Hi Krishna, in practice we can use cosine similarity to measure the similarities. We have each sentence represented as a vector, so it is not hard to do so. You can find info here: http://blog.christianperone.com/2013/09/machine-learning-cosine-similarity-for-vector-space-models-part-iii/
Gensim has its own function to do this:https://radimrehurek.com/gensim/tut3.html
In my post I used only this line: model.docvecs.most_similar(str(2))
Hope this will help. Thanks.
Thank you so much for this post; I’ve been trying to figure out how document vectors work mathematically and this is the best explanation I’ve found so far.
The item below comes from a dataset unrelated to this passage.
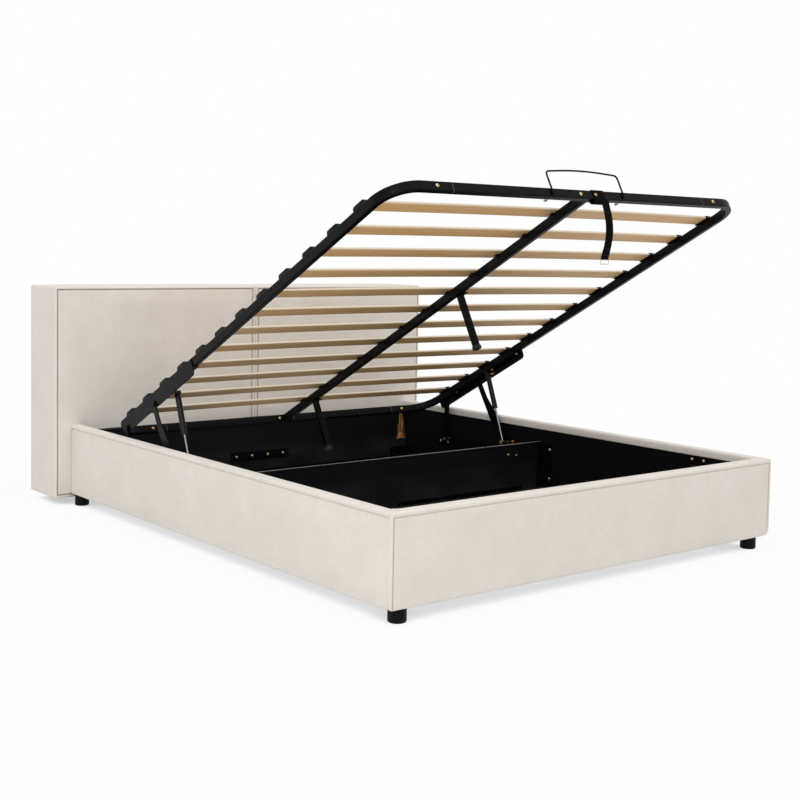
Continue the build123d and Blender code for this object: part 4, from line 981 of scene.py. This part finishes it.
hang_y, hang_z, drop = -1.06098, 1.22627, 0.192
strap_bulge, strap_lean, hem_gap = 0.021, 0.006, 1.7 * MM
tail = []
for step in np.linspace(0, 1, 29):
    bulge = strap_bulge * math.sin(math.pi * step) ** 1.1 + strap_lean * step
    tail.append((strap_x, hang_y - bulge, hang_z - drop * step))
strap = ribbon("pull_strap_tail", tail, (1, 0, 0), strap_wide, strap_thick, strap_web)
fold_top = [(x, y + hem_gap, z) for x, y, z in tail[-6:]]
hem = ribbon("pull_strap_hem", fold_top, (1, 0, 0), strap_wide * 0.98, strap_thick * 0.8, strap_web)


def stitch_shape():
    """One stitch, 3.4 mm long, half sunk in the webbing."""
    rings = [[(along * MM, y, z) for y, z, _ in round_ring(size * MM, 0, 8)]
             for along, size in ((-1.7, 0.2), (-1.3, 0.42), (0, 0.5), (1.3, 0.42), (1.7, 0.2))]
    return loft("stitch", rings, thread)


stitch_places = []
for index in (6, 23, 26):
    before, here, after = (np.array(tail[i]) for i in (index - 1, index, index + 1))
    out = np.cross(after - before, (1, 0, 0))
    out /= -np.linalg.norm(out) * (1 if out[1] > 0 else -1)
    stitch_places += [here + np.array((spot * MM, 0, 0)) + out * strap_thick / 2
                      for spot in np.linspace(-13, 13, 7)]
stitch_turns = [(0, 0, 0)] * len(stitch_places)
stitches = repeated("strap_stitches", stitch_shape(), stitch_places, stitch_turns, thread, 13, play=0.08)
place_in(stitches, "strap")
place_in(strap, "strap", "pull_strap")
place_in(hem, "strap")


def wire_ring(name, line, radius, material):
    """Round wire along a closed line of points."""
    line = np.asarray(line, float)
    rings, normal = [], None
    for i in range(len(line)):
        way = Vector(line[(i + 1) % len(line)] - line[i - 1]).normalized()
        normal = way.orthogonal() if normal is None else normal - way * normal.dot(way)
        normal.normalize()
        other = way.cross(normal)
        rings.append([tuple(Vector(line[i]) + radius * (math.cos(a) * normal + math.sin(a) * other))
                      for a in ring_angles(10)])
    return loft(name, rings + rings[:1], material, caps=False)


ring_y, ring_low = hang_y - 6 * MM, hang_z - drop - 8 * MM
ring_line = [(strap_x + a, ring_y, ring_low + b) for a, b in rounded_outline(39 * MM, 13 * MM, 3 * MM, 4)]
place_in(wire_ring("strap_wire_ring", ring_line, 1.5 * MM, nickel), "strap", "strap_ring")


# Spare bolts in a thin bag that is gathered at the top and hangs under the head tube
pouch_x, pouch_y, pouch_top, pouch_tall = 0.632, 0.67853, 0.3018, 0.118
bag_rings = []
for step in np.linspace(0, 1, 19):
    half_wide = np.interp(step, (0, 0.06, 0.12, 0.55, 0.93, 1), (11, 9, 11, 18, 24, 22)) * MM
    half_deep = np.interp(step, (0, 0.06, 0.12, 0.6, 0.93, 1), (3.0, 2.0, 2.6, 3.4, 3.9, 1.0)) * MM
    ring = []
    for spot in range(36):
        a = 2 * math.pi * spot / 36
        fold = 1 + 0.16 * (1 - step) * math.sin(7 * a) + 0.06 * math.sin(5 * a + 6 * step)
        ring.append((pouch_x + half_wide * math.cos(a) * (1 + 0.05 * math.sin(3 * a + 9 * step)),
                     pouch_y + half_deep * math.sin(a) * fold, pouch_top - pouch_tall * step))
    bag_rings.append(ring)
place_in(loft("fixings_bag", bag_rings, bag_film), "pouch", "fixings_pouch")


def screw_shape():
    """A short bolt that lies along its own Z, with a flat head."""
    profile = ((4.6, 0), (4.6, 2.4), (2.5, 2.6), (2.5, 18), (1.2, 19))
    return loft("screw", [round_ring(radius * MM, rise * MM, 12) for radius, rise in profile], copper)


# Each screw's place above the bag's bottom, in millimetres, and its direction
screw_spots = [((-15, 4), (0.5, 1)), ((-6, 1), (-0.35, 1)), ((4, 3), (0.3, 1)), ((13, 1), (-0.5, 1)),
               ((-10, 14), (0.9, 0.5)), ((9, 15), (-0.8, 0.6)), ((0, 11), (0.1, 1))]
bag_bottom = 3 * MM
screw_places = [(pouch_x + a * MM, pouch_y, pouch_top - pouch_tall + b * MM + bag_bottom)
                for (a, b), _ in screw_spots]
screw_turns = [facing((a, 0, b)) for _, (a, b) in screw_spots]
screws = repeated("spare_screws", screw_shape(), screw_places, screw_turns, copper, 6, play=0.06)
place_in(screws, "pouch", "spare_bolts")


# Lining cloth inside the rails, glued flat with faint puckers, and cloth on the storage floor
cloth_thick, sheet_hem = 1.2 * MM, 0.03
cloth_lift, cloth_under = 0.25 * MM, 0.1 * MM
pressed_flat, pressed_fade = 0.075, 0.09


def cloth_sheet(name, corner, ways, size, material, folds, seed, step=22 * MM, pressed=None):
    """A thin sheet over a plane, from a corner along two ways, raised by soft folds but for one spot."""
    corner, first, second, out = (np.array(v, float) for v in (corner, *ways))
    wide, long = size
    draw = np.random.default_rng(seed)
    waves = [[draw.uniform(*span) for span in ((2, 9), (2, 9), (0, 6.3), (0.3, 1))] for _ in range(7)]
    us, vs = (np.linspace(0, reach, max(2, int(reach / step))) for reach in size)
    top, low = [], []
    for v in vs:
        for u in us:
            edge = min(1, *(near / sheet_hem for near in (u, v, wide - u, long - v)))
            raise_by = sum(h * math.sin(a * u + b * v + c) for a, b, c, h in waves) / 4
            ridge = max(0, 1 - abs(math.sin(3.1 * u + 1.7 * v + seed)) * 9) * math.sin(2.3 * v + seed) ** 2
            high = folds * max(0, edge) * (0.5 + 0.35 * raise_by + 0.6 * ridge)
            spot = corner + u * first + v * second
            loose = 1.0
            if pressed:
                loose = float(np.clip((math.dist((u, v), pressed) - pressed_flat) / pressed_fade, 0, 1))
            top.append(spot + out * (cloth_lift + loose * (cloth_thick + high)))
            low.append(spot + out * (cloth_under + loose * high * 0.98))
    count, rows = len(us), len(vs)
    faces = []
    for j in range(rows - 1):
        for i in range(count - 1):
            a = j * count + i
            b = a + count * rows
            faces += [(a, a + 1, a + count + 1, a + count), (b, b + count, b + count + 1, b + 1)]
    border = [*range(count)] + [j * count + count - 1 for j in range(1, rows)]
    border += [(rows - 1) * count + i for i in range(count - 2, -1, -1)]
    border += [j * count for j in range(rows - 2, 0, -1)]
    for a, b in zip(border, border[1:] + border[:1]):
        faces.append((b, a, a + count * rows, b + count * rows))
    made = new_piece(name, top + low, faces, material)
    tidy_normals(made)
    made.data.set_sharp_from_angle(angle=math.radians(60))
    return made


lining_low, lining_tall, side_lining_long, foot_lining_long = 0.049, 0.249, 2.058, 1.66
lining_pucker = 0.7 * MM
for side, sign in sides:
    cloth = cloth_sheet(f"rail_lining_{side}", (sign * board_inner, -1.128, lining_low),
                        ((0, 1, 0), (0, 0, 1), (-sign, 0, 0)), (side_lining_long, lining_tall), felt,
                        lining_pucker, 4 + sign)
    place_in(cloth, "base")
cloth = cloth_sheet("rail_lining_foot", (-0.830, -1.130, lining_low), ((1, 0, 0), (0, 0, 1), (0, 1, 0)),
                    (foot_lining_long, lining_tall), felt, lining_pucker, 9)
place_in(cloth, "base", "rail_linings")
# The floor cloths stop short of their panels and lie flat where the shut deck's leg caps land
panel_top, cloth_wide, cloth_short = 0.052, 1.650, 2 * MM
floor_folds, floor_step = 9 * MM, 16 * MM
for part, start, deep, landing, seed in (
        ("foot", -1.1255, 1.081, -0.4175, 31), ("head", -0.0245, 0.907, 0.611, 30)):
    edge, long = start + cloth_short, deep - 2 * cloth_short
    cloth = cloth_sheet(f"storage_floor_cloth_{part}", (-cloth_wide / 2, edge, panel_top),
                        ((1, 0, 0), (0, 1, 0), (0, 0, 1)), (cloth_wide, long), floor_cloth, floor_folds, seed,
                        floor_step, (cloth_wide / 2, landing - edge))
    place_in(cloth, "base")


# Camera, solved on the photograph
camera_place = (-3.0752, -3.9588, 1.0593)
camera_yaw, camera_pitch, camera_roll = 0.6796, -0.0686, 0.0193
focal_pixels = 1299.25
picture_pixels = 800
sensor = 36.0
centre_pixel = (409.3, 337.4)

ahead = Vector((math.sin(camera_yaw) * math.cos(camera_pitch),
                math.cos(camera_yaw) * math.cos(camera_pitch), math.sin(camera_pitch)))
level = Vector((math.cos(camera_yaw), -math.sin(camera_yaw), 0))
upright = level.cross(ahead)
right = math.cos(camera_roll) * level + math.sin(camera_roll) * upright
above = -math.sin(camera_roll) * level + math.cos(camera_roll) * upright
camera = linked("camera", bpy.data.cameras.new("camera"))
camera.data.sensor_width = sensor
camera.data.lens = focal_pixels / picture_pixels * sensor
camera.data.shift_x = (picture_pixels / 2 - centre_pixel[0]) / picture_pixels
camera.data.shift_y = (centre_pixel[1] - picture_pixels / 2) / picture_pixels
camera.data.clip_end = 100
rows = [(right[n], above[n], -ahead[n], camera_place[n]) for n in range(3)]
camera.matrix_world = Matrix(rows + [(0, 0, 0, 1)])
bpy.context.scene.camera = camera
bpy.context.scene.view_settings.view_transform = "Standard"


# Stage and light
def background_rays(tree):
    """1 for the rays that see the background: camera, glossy and transmission."""
    seen = add(tree, "ShaderNodeLightPath").outputs
    rays = add(tree, "ShaderNodeMath", (seen["Is Camera Ray"], seen["Is Glossy Ray"]), operation="MAXIMUM")
    return add(tree, "ShaderNodeMath", (rays, seen["Is Transmission Ray"]), operation="MAXIMUM")


# Painted studio floor: matt and pale, shaded by the object, and white to the rays that see the background
paper, tree, place = new_material("white_studio_floor")
shadow_reach, dark_shade = 0.105, 0.53
near_radius, far_radius, near_share = 1.6, 3.4, 0.93
far = add(tree, "ShaderNodeVectorMath", (place,), operation="LENGTH").outputs["Value"]
matt = add(tree, "ShaderNodeBsdfDiffuse", {"Color": (0.82, 0.82, 0.82, 1)})
near = add(tree, "ShaderNodeAmbientOcclusion", {"Color": "#FFFFFF", "Distance": shadow_reach}, samples=16)
shade = add(tree, "ShaderNodeMapRange", (near.outputs["AO"], 0.08, 0.36, dark_shade, 1.0))
bright = add(tree, "ShaderNodeEmission", {"Color": "#FFFFFF", "Strength": shade})
away = add(tree, "ShaderNodeMapRange", (far, near_radius, far_radius, near_share, 1))
share = add(tree, "ShaderNodeMath", (away, background_rays(tree)), operation="MULTIPLY")
add(tree, "ShaderNodeOutputMaterial", (add(tree, "ShaderNodeMixShader", (share, matt, bright)),))
floor_half = 60
floor_corners = [(x * floor_half, y * floor_half, 0) for x, y in ((-1, -1), (1, -1), (1, 1), (-1, 1))]
floor = new_piece("floor", floor_corners, [(0, 1, 2, 3)], paper)

world = bpy.data.worlds.new("studio")
bpy.context.scene.world = world
world.use_nodes = True
tree = world.node_tree
tree.nodes.clear()
room_strength, background_strength = 0.76, 1.0
dim, white = [add(tree, "ShaderNodeBackground", {"Color": "#FFFFFF", "Strength": strength})
              for strength in (room_strength, background_strength)]
add(tree, "ShaderNodeOutputWorld", (add(tree, "ShaderNodeMixShader", (background_rays(tree), dim, white)),))

# Square soft lamps that aren't themselves seen: place, target, size in metres and power in watts
for name, place, target, size, power in (
        ("key_lamp", (-4.6, -3.7, 3.3), (0, 0, 0.4), 4.0, 98),
        ("low_fill", (-0.1, 0.42, 0.12), (-0.1, 0.45, 1.2), 0.7, 0.55),
        ("top_lamp", (-0.5, -1.5, 5.5), (0, 0, 0), 4.0, 80)):
    lamp = linked(name, bpy.data.lights.new(name, "AREA"))
    lamp.data.shape = "SQUARE"
    lamp.data.size = size
    lamp.data.energy = power
    lamp.visible_camera = False
    lamp.location = place
    lamp.rotation_euler = (Vector(target) - Vector(place)).to_track_quat("-Z", "Y").to_euler()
I was wondering if you could clarify some additional points:
— When you say “we treat each document as an extra word; doc ID/ paragraph ID is represented as one-hot vector; documents are also embedded into continuous vector space,” do you mean that two separate inputs are used to represent a document: both a one-hot vector and a continuous ID variable?
— If so, how are these pieces of information passed through the SGD algorithm? Are both the one-hot vector and continuous-scale ID tag passed in as input alongside their constituent word vector?
— When you say “We treat the paragraph as an extra word. Then it is concatenated/averaged with local context word vectors when making predictions,” does this concatenation happen before the word and/or document vectors are passed through the algorithm? In other words, do word and document vectors get passed though as separate inputs, or are they sort of “chunked” together into a single input?
LikeLiked by 1 person
Awesome post! This is a very good place to start for a novice like me!